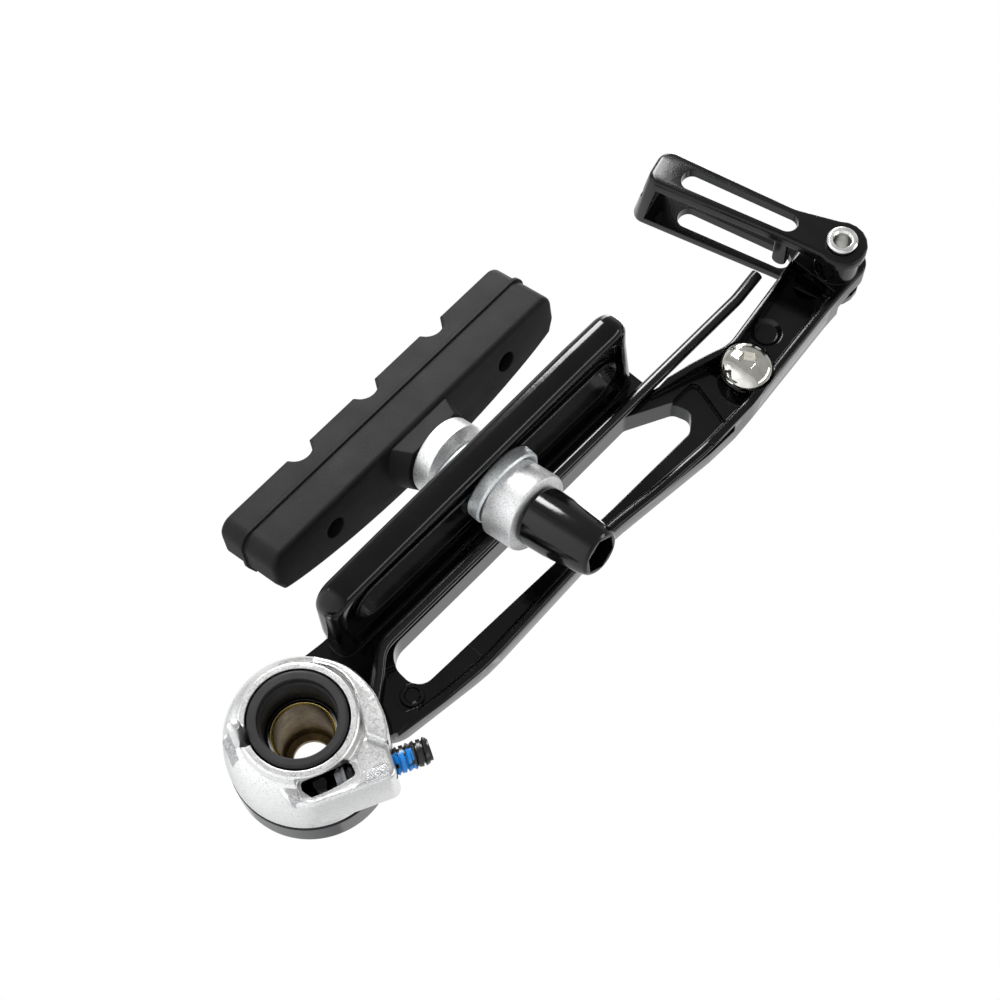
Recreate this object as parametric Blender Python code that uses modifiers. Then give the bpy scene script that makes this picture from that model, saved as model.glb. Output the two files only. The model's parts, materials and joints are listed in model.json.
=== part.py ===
"""One arm of a bicycle V-brake with its pad and its noodle link, in metres, +Z up.

The frame is the brake as it is fitted: the origin lies on the pivot axis at the seat on the
fork boss, +Z runs up the arm, +Y points to the fork and +X to the wheel.  Heights along the
pivot axis are given as y, and most outlines are drawn in the X-Z plane of the arm.
"""
import math

import bmesh
import bpy
from mathutils import Matrix, Vector

# Clearances
GAP = 0.0003                    # left between pieces that touch
RUN_GAP = 0.0003                # running gap of a turning or threaded piece

# Hub of the arm and the bush in it
HUB_RADIUS = 0.01138
HUB_FRONT_Y = -0.01916
HUB_BACK_Y = -0.0133
SPIGOT_RADIUS = 0.0064
BUSH_RADIUS = 0.0045
BUSH_BORE_RADIUS = 0.0041
BUSH_BACK_Y = -0.0066
BUSH_FRONT_Y = -0.0195

# Spring housing and its collar
HOUSING_RADIUS = 0.0113
HOUSING_WALL = 0.0013
HOUSING_FACE_Y = -0.0023
HOUSING_LIP_Y = -0.0003
HOUSING_BAND_Y = -0.0010
HOUSING_ROOF = 0.0013
COLLAR_RADIUS = 0.00679
COLLAR_BODY_RADIUS = 0.0065
COLLAR_MOUTH_RADIUS = 0.0055
COLLAR_BORE_RADIUS = 0.00515
LIP_WIDTH = 0.0010
COLLAR_FOOT_Y = -0.0065
PIN_RADIUS = 0.0009
PIN_TIP_Y = 0.0032
PIN_X = 0.0045
PIN_Z = -0.0068

# Tension screw: its axis lies at SCREW_OFFSET from the pivot and leans by SCREW_LEAN
SCREW_RADIUS = 0.00195
SCREW_Y = -0.0050
SCREW_OFFSET = 0.0086
SCREW_LEAN = math.radians(26.1)
SCREW_START = 0.0021
SCREW_LENGTH = 0.01315
SCREW_HEX = 0.0020
LUG_END = 0.0101
LUG_SIDE = 0.01125
LUG_FACE_Y = -0.0022
LUG_FRONT_Y = -0.0120

# Return spring
WIRE_RADIUS = 0.00095
COIL_RADIUS = 0.0082
COIL_PITCH = 0.00213
COIL_LEAVES = math.radians(143.1)
COIL_TURNS = 1.175
LEG_Y = -0.0116
LEG_FOOT = (0.0028, 0.0170)
LEG_BEND = (0.0030, 0.0928)
LEG_TIP = (0.0036, 0.0982)
SPRING_HOOK_Y = -0.0040

# Arm: a cast plate with a window, rims, a channel in its upper part and a tongue
WEB_BACK_Y = -0.0129
WEB_FRONT_Y = -0.0175
UPPER_FRONT_Y = -0.0155
RIM_BACK_Y = -0.0098
RIM_WIDTH = 0.0010
BEAD_EDGE = 0.0014
RECESS_DEPTH = 0.0010
POCKET_DEPTH = 0.00106
EDGE_ROUND = 0.0005
SLOPE_START_Z = 0.0660
SLOPE_END_Z = 0.0860
TONGUE_BACK_Y = -0.0053
TONGUE_FRONT_Y = -0.0134
TONGUE_RADIUS = 0.0033

# Slot wall that carries the pad
WALL_NUT_X = 0.0052
WALL_PAD_X = 0.0097
WALL_FIELD_X = 0.0067           # floor of the field round the slot
SEAT_X = 0.0060                 # crest of the bead the washer sits on
WALL_ROUND = 0.0010
SLOT_Y = -0.00475
SLOT_LOW_Z = 0.0208
SLOT_HIGH_Z = 0.0647
SLOT_RADIUS = 0.00385
BEAD_WIDTH = 0.0008

# Spring stop screw
STOP_X = -0.00597
STOP_Z = 0.08458
STOP_HEAD_RADIUS = 0.00395
STOP_HEAD_BACK_Y = -0.0078
STOP_HEAD_HEIGHT = 0.0028
STOP_HEX = 0.0025
STOP_SHANK_RADIUS = 0.00195

# Link and its rivet
RIVET_X = -0.0047
RIVET_Z = 0.1066
RIVET_RADIUS = 0.0018
RIVET_HEAD_RADIUS = 0.0023
RIVET_BORE_RADIUS = 0.0012
LINK_TILT = math.radians(14.8)
LINK_BACK_Y = -0.0032
LINK_PLATE = 0.0018
LINK_FRONT_Y = -0.0155
LINK_LENGTH = 0.0308
LINK_SLANT = 0.16               # the end wall leans outwards, away from the bush
LINK_HALF_WIDTH = 0.00275
LINK_MIDDLE = -0.00055
LINK_EYE_RADIUS = 0.0039
LINK_SLOT_NEAR = 0.0070
LINK_SLOT_FAR = 0.0260
LINK_SLOT_RADIUS = 0.00165
LINK_HOLE_RADIUS = 0.0020
LINK_ROOM_LOW = -0.0043

# Pad post: it crosses the wall at POST and is tilted by the dome washers
POST = (0.00598, -0.00441, 0.04324)
TOE = math.radians(11.2)
RISE = math.radians(4.5)
LEAN = math.radians(5.2)
STUD_RADIUS = 0.0030
WASHER_RADIUS = 0.0060
WASHER_HOLE_RADIUS = 0.0033
CUP_RADIUS = 0.0062
CUP_HOLE_RADIUS = 0.0050
SEAT_RADIUS = 0.0080            # sphere of the dome washers
SEAT_HEIGHT = 0.00806           # from the flat of a cup washer to the sphere's centre
NUT_DOME_BACK = 0.0082          # from the post's zero to the back of the nut's dome washer
PAD_DOME_BACK = 0.0100
NUT_LENGTH = 0.0111
NUT_BASE_RADIUS = 0.00455
NUT_TIP_RADIUS = 0.00375
NUT_HEX = 0.0050
NUT_HEX_DEPTH = 0.0050

# Pad: its places are counted from the post's axis, across it and along the pad
PAD_BOSS_HEIGHT = 0.0030
PAD_THICKNESS = 0.0108
PAD_LOW = -0.0302
PAD_HIGH = 0.0296
PAD_NEAR = 0.0050
PAD_FAR = -0.0066
PAD_END_FAR = -0.0028
PAD_RIDGE = 0.0003
PAD_RIDGE_PLACE = 0.0062
PAD_NOTCH_RADIUS = 0.0024
PAD_NOTCH_PLACES = (-0.0138, 0.0, 0.0144)
PIN_HOLE_RADIUS = 0.0017
PIN_HOLE_PLACES = (-0.0185, 0.0185)
INSERT_HALF_LENGTH = 0.0235
INSERT_HALF_WIDTH = 0.0032
INSERT_THICKNESS = 0.0016
INSERT_DEPTH = 0.0030

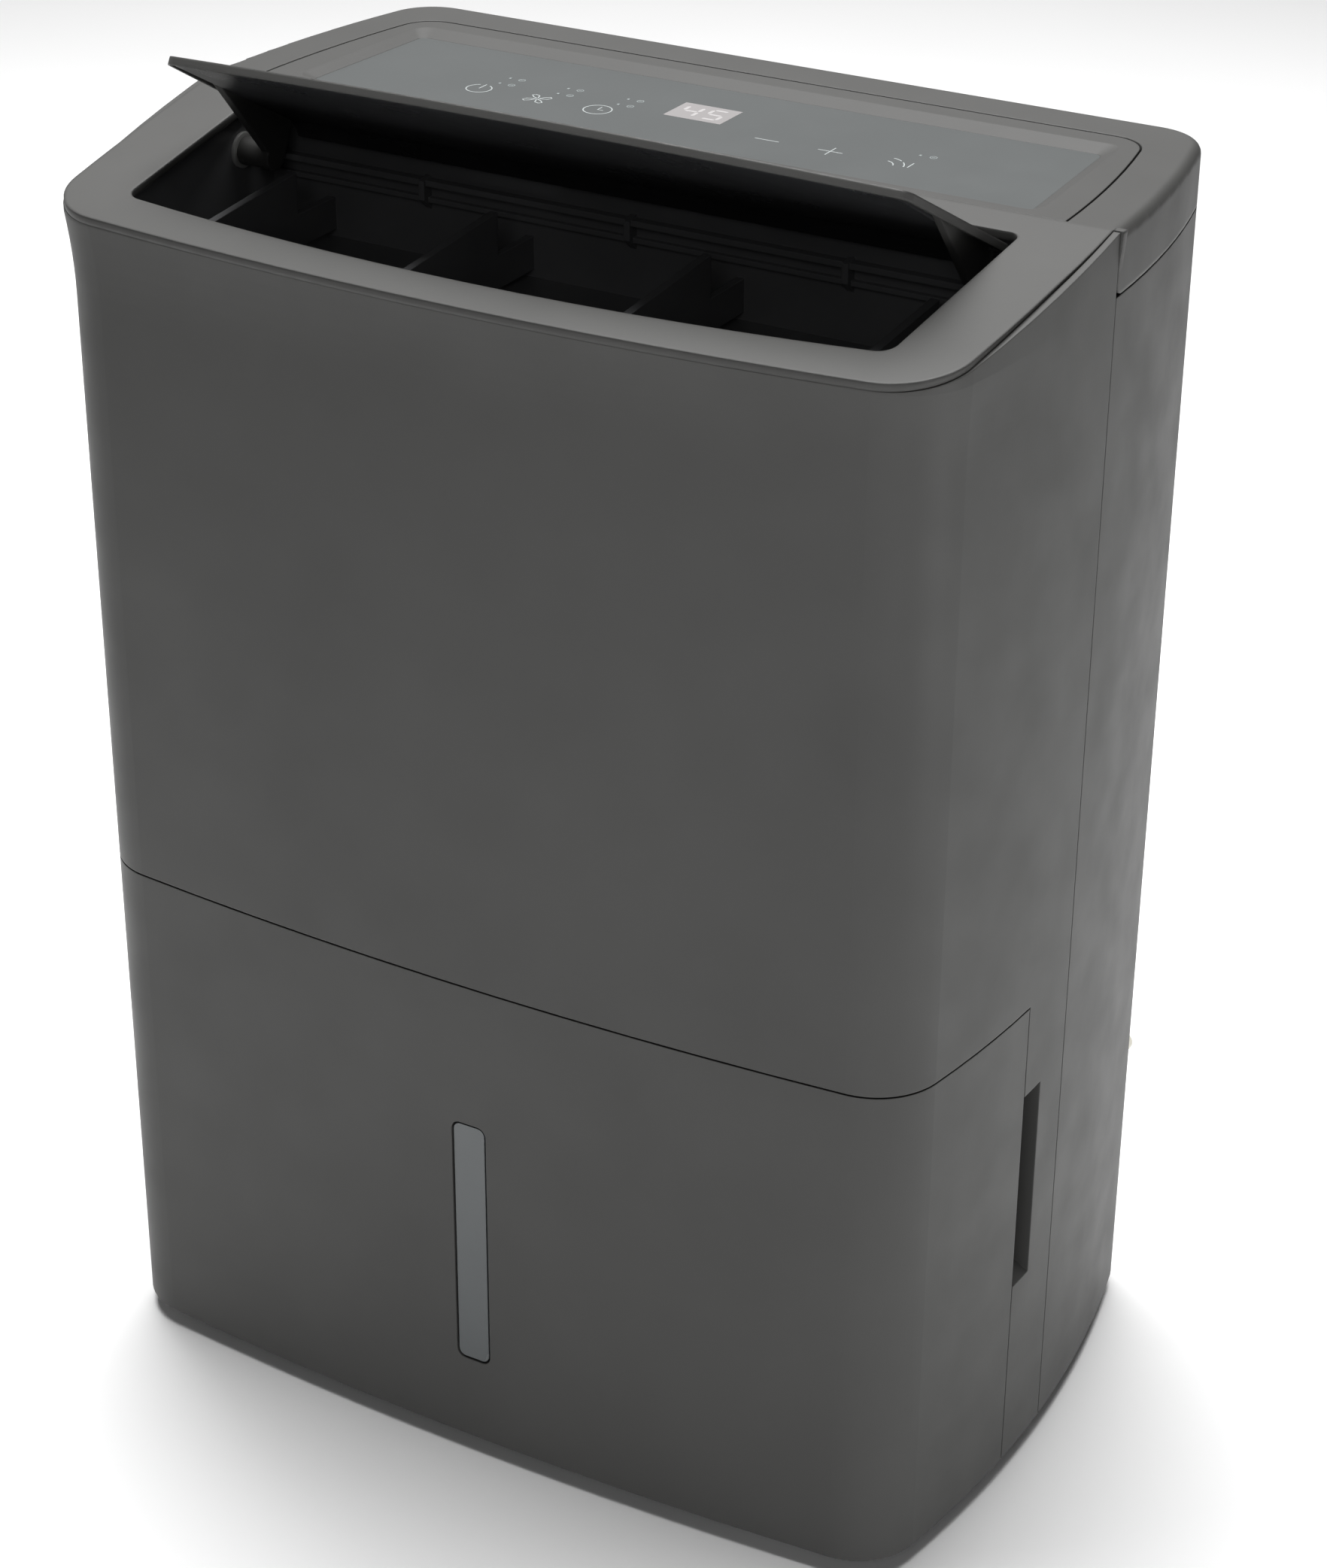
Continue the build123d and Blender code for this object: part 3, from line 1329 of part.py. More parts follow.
accumulator_x = compressor_x + compressor_r + accumulator_r + accumulator_gap
elbow_z = accumulator_z - elbow_drop
with BuildPart() as accumulator:
    with BuildSketch(Plane.XY.offset(accumulator_z)):
        with Locations((accumulator_x, compressor_y)):
            Circle(accumulator_r)
    extrude(amount=accumulator_l)
    fillet(accumulator.edges(), accumulator_edge_r)
    with BuildLine() as elbow:
        FilletPolyline((accumulator_x, compressor_y, accumulator_z + over),
                       (accumulator_x, compressor_y, elbow_z),
                       (compressor_x + compressor_r, compressor_y, elbow_z), radius=elbow_bend)
    with BuildSketch(Plane(origin=elbow.line @ 0, z_dir=elbow.line % 0)):
        Circle(pipe_r)
    sweep()
accumulator.part.label = "accumulator"
export_step(accumulator.part, "parts/accumulator.step")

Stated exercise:
Copy every line of the listing where the word "parts" appears.

Exercise solution:
Recreate this object as parametric Blender Python code that uses modifiers. Then give the bpy scene script that makes this picture from that model, saved as model.glb. Output the two files only. The model's parts, materials and joints are listed in model.json.
Continue the build123d and Blender code for this object: part 3, from line 1329 of part.py. More parts follow.
export_step(accumulator.part, "parts/accumulator.step")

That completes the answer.